Sawo Raksasa Bakal Jadi Komoditas Ekspor RI

Daerah sentra pembibitan yang menjadi perhatian Kementan yakni Kabupaten Magelang, Jawa Tengah.

oleh Septian Deny diperbarui 19 Apr 2019, 15:00 WIB
Buah sawo raksasa milik Zaky di Ponorogo. Foto: (Dian Kurniawan/Liputan6.com)

Liputan6.com, Jakarta Kementerian Pertanian (Kementan) berupaya meningkatkan produksi buah-buahan lokal, yang tidak hanya dikonsumsi dalam negeri, namun hingga diekspor. Salah satunya dengan mendorong perkembangan sentra pembibitan di berbagai daerah.

Daerah sentra pembibitan yang menjadi perhatian Kementan yakni Kabupaten Magelang, Jawa Tengah. Di daerah ini, tepatnya di Dusun Teki, Desa Kebonrejo, Kecamatan Salaman, terdapat sentra pembibitan sawo raksasa atau disebut Mamey Sapote asal Meksiko dan klengkeng keteki.

Kemudian Dusun Brengkel 1, Desa Brengkel Kecamatan Salaman merupakan sentra pembibitan alpukat.

"Bibit buah di daerah ini merupakan bibit unggul. Bibitnya tersedia kapan saja dan jumlahnya banyak. Buah yang dihasilkan berkualitas sangat bagus," ujar Direktur Jenderal Hortikultura Kementan, Suwandi, di Jakarta, Jumat (19/4/2019).

Dia mengatakan, dengan berkembangnya sentra pembibitan seperti ini, produksi buah lokal semakin meningkat dan kualitasnya pun semakin meningkat.

Dengan demikian, buah lokal semakin mendominasi pasar domestik dan ekspor. Upaya pemerintah guna menekan impor melalui substitusi pun optimis bisa dilakukan lebih cepat.

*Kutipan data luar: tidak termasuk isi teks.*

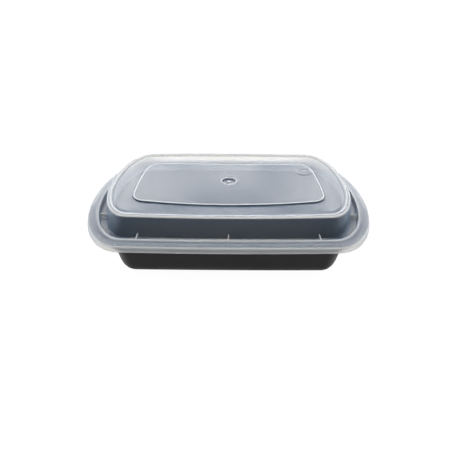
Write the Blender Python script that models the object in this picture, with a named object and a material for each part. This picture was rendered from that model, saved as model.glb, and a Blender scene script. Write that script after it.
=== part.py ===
"""Rectangular takeaway meal container: a black tray with a translucent domed lid snapped on."""

import bmesh
import bpy
import numpy as np

MM = 0.001

# Plan of the lid's outer edge: half length, half width at the middle, bow of the long side, corner radii.
RIM_HALF_X = 111.5
RIM_HALF_Y = 77.3
RIM_BOW = 2.7
RIM_CORNER_X = 37.4
RIM_CORNER_Y = 73.6

# Heights above the table.
SKIRT_BOTTOM = 34.0
RIM_CREST = 39.0
GUTTER_FLOOR = 35.0
FOOT_HEIGHT = 36.0
WALL_TOP = 50.2
SHOULDER_TOP = 51.6
LEDGE_HEIGHT = 50.1
SHOULDER_SAG = 0.4

# Dome of the lid: plan at its foot and at its shoulder.
FOOT_HALF_X = 95.7
FOOT_HALF_Y = 59.3
FOOT_CORNER_FLARE = 1.4
SHOULDER_HALF_X = 94.3
SHOULDER_HALF_Y = 58.6
DOME_BOW = 1.0
DOME_CORNER_X = 23.2
DOME_CORNER_Y = 53.1

# Raised panel on the dome, and the round recess at its middle.
PANEL_HALF_X = 73.8
PANEL_HALF_Y = 37.5
PANEL_CORNER_X = 9.0
PANEL_CORNER_Y = 20.0
PANEL_END_BOW = 1.2
PANEL_RISE = 0.9
PANEL_MIDDLE = 50.4
PANEL_SAG = 1.3
DIMPLE_RADIUS = 6.2
DIMPLE_DEPTH = 0.8
NUB_RADIUS = 1.1
NUB_HEIGHT = 0.45

LID_WALL = 0.6
TRAY_WALL = 0.75

# Tray: wall inset under the rim, its draft and the fillet round the floor.
TRAY_INSET = 13.25
TRAY_DRAFT = 0.184
TRAY_FILLET = 6.0
TRAY_LEDGE = 33.25
TRAY_BOW = 0.8

# Thin webs across the gutter.
WEB_THICKNESS = 0.8
WEB_BOTTOM = 34.7
WEB_TOP = 38.7
WEB_X = (-63.5, 0.0, 63.5)
WEB_Y = (-31.0, 31.0)
WEB_BITE = 0.45
WEB_OUTER_INSET = 8.2

SIDE_POINTS = 6
CORNER_POINTS = 10
END_POINTS = 2


def outline(half_x, half_y, corner_x, corner_y, bow, end_bow=0.0):
    """Ring of plan points in mm, anticlockwise: a rectangle with elliptical corners and bowed sides."""
    base_x = half_x - end_bow
    base_y = half_y - bow
    corner_y = min(corner_y, base_y - 0.5)
    end = np.column_stack(
        (
            np.full(END_POINTS, base_x),
            np.linspace(0.0, base_y - corner_y, END_POINTS, endpoint=False),
        )
    )
    turn = np.linspace(0.0, np.pi / 2, CORNER_POINTS, endpoint=False)
    corner = np.column_stack(
        (
            base_x - corner_x + corner_x * np.cos(turn),
            base_y - corner_y + corner_y * np.sin(turn),
        )
    )
    side = np.column_stack(
        (
            np.linspace(base_x - corner_x, 0.0, SIDE_POINTS, endpoint=False),
            np.full(SIDE_POINTS, base_y),
        )
    )
    first = np.vstack((end, corner, side))
    middle = np.array([[0.0, base_y]])
    second = np.vstack((middle, (first * (-1, 1))[:0:-1]))
    half = np.vstack((first, second))
    ring = np.vstack((half, -half))
    bowed = ring.copy()
    bowed[:, 0] += np.sign(ring[:, 0]) * end_bow * (1 - (ring[:, 1] / base_y) ** 2)
    bowed[:, 1] += np.sign(ring[:, 1]) * bow * (1 - (ring[:, 0] / base_x) ** 2)
    return bowed


def inset_outline(inset):
    """The lid's outer edge moved inwards; the corners shrink more slowly once past the tray's wall."""
    shrink = min(inset, TRAY_INSET) + 0.6 * max(inset - TRAY_INSET, 0.0)
    bow = max(RIM_BOW - 0.14 * inset, TRAY_BOW)
    return outline(
        RIM_HALF_X - inset,
        RIM_HALF_Y - inset,
        RIM_CORNER_X - shrink,
        RIM_CORNER_Y - shrink,
        bow,
    )


def foot_outline(outset):
    return outline(
        FOOT_HALF_X + outset,
        FOOT_HALF_Y + outset,
        DOME_CORNER_X + FOOT_CORNER_FLARE + outset,
        DOME_CORNER_Y + FOOT_CORNER_FLARE + outset,
        DOME_BOW,
    )


def shoulder_outline(inset):
    return outline(
        SHOULDER_HALF_X - inset,
        SHOULDER_HALF_Y - inset,
        DOME_CORNER_X - inset,
        DOME_CORNER_Y - inset,
        DOME_BOW,
    )


def panel_outline(inset):
    return outline(
        PANEL_HALF_X - inset,
        PANEL_HALF_Y - inset,
        PANEL_CORNER_X - inset,
        PANEL_CORNER_Y - inset,
        0.0,
        PANEL_END_BOW,
    )


def circle(radius):
    """Ring of the same number of points, each in the direction of its point on the panel's edge."""
    edge = panel_outline(0.0)
    return radius * edge / np.linalg.norm(edge, axis=1, keepdims=True)


def ring(plan, height, sag=0.0):
    """Plan points at a height in mm; sag lowers the middle of the length."""
    lowered = height - sag * (1 - (plan[:, 0] / RIM_HALF_X) ** 2)
    return np.column_stack((plan, lowered))


def panel_height(x, below=0.0):
    return PANEL_MIDDLE + PANEL_SAG * (x / PANEL_HALF_X) ** 2 - below


def panel_ring(plan, below=0.0):
    return np.column_stack((plan, panel_height(plan[:, 0], below)))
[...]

"Bagi petani di seluruh Indonesia, bisa datang belajar ke Magelang belajar pembibitan. Bagi yang mau beli, silahkan datang juga ke Magelang. Kita majukan budidaya buah lokal. Kualitas buah kita jauh lebih bagus," kata dia.

Mugiyanto, salah satu pembibit di wilayah tersebut mengatakan, jenis sawo raksasa mamey sapote yang dikembangkan antara lain Magana, Loreta, Havana dan Qiwes. Berat sawo raksasa bisa di atas 2 kg per buah yang rasanya mirip ubi Cilembu.

"Sawo raksasa sudah dikembangkan 5 tahun. Sepanjang waktu berbuah terus, tidak mengenal musim. Buahnya dari kembang sampai bisa dipanen (konsumsi) kurang lebih 9 bulan," ungkap dia.

 

2 dari 2 halaman

Buah Lain

Ilustrasi alpukat (dok. Pixabay.com/FoodieFactor/Putu Elmira)

Di Dusun Teki, Desa Kebonrejo ini Mugiyanto pun melakukan pembibitan klengkeng. Klengkengnya mencapai 30 jenis, di antaranya Klengkeng Kateki, Itoh, Mata Lada, dan Merah yang produksinya setiap tahun mencapai 130 ribu batang.

Teknik persilangan atau perbanyakan bibit kelengkeng yang dilakukan ada 4 teknik, yaitu sambung sisip, tempel mata, sambung pucuk, dan sambung susu.

"Teknik sambung sisip membutuhkan waktu 20 sampai 30 hari. Sambung mata butuh waktu yang lebih lama, 25 sampai 35 hari. Keberhasilan sambung pucuk tergantung cuaca dan sambung susu butuh waktu 1,5 bulan," ungkap dia.

Selain sawo dan kelengkeng, pembibitan buah yang dikembangkannya juga alpukat. Terdapat beberapa jenis alpukat seperti kendil dan aligator.

Alpukat kendil sudah dilepas varietasnya. Berat buahnya mencapai 1,5 hingga 2,5 kg per buah dan satu pohon umur 7 tahun bisa berbuah di atas 1 ton per tahun yang berbuah sepanjang waktu. Harga buah di petani Rp 35 ribu per kg.

"Ada juga alpukat aligator berat 0,9 sampai 1,5 kg per buah, bisa berbuah di atas 1 ton per pohon pertahun," tandas dia.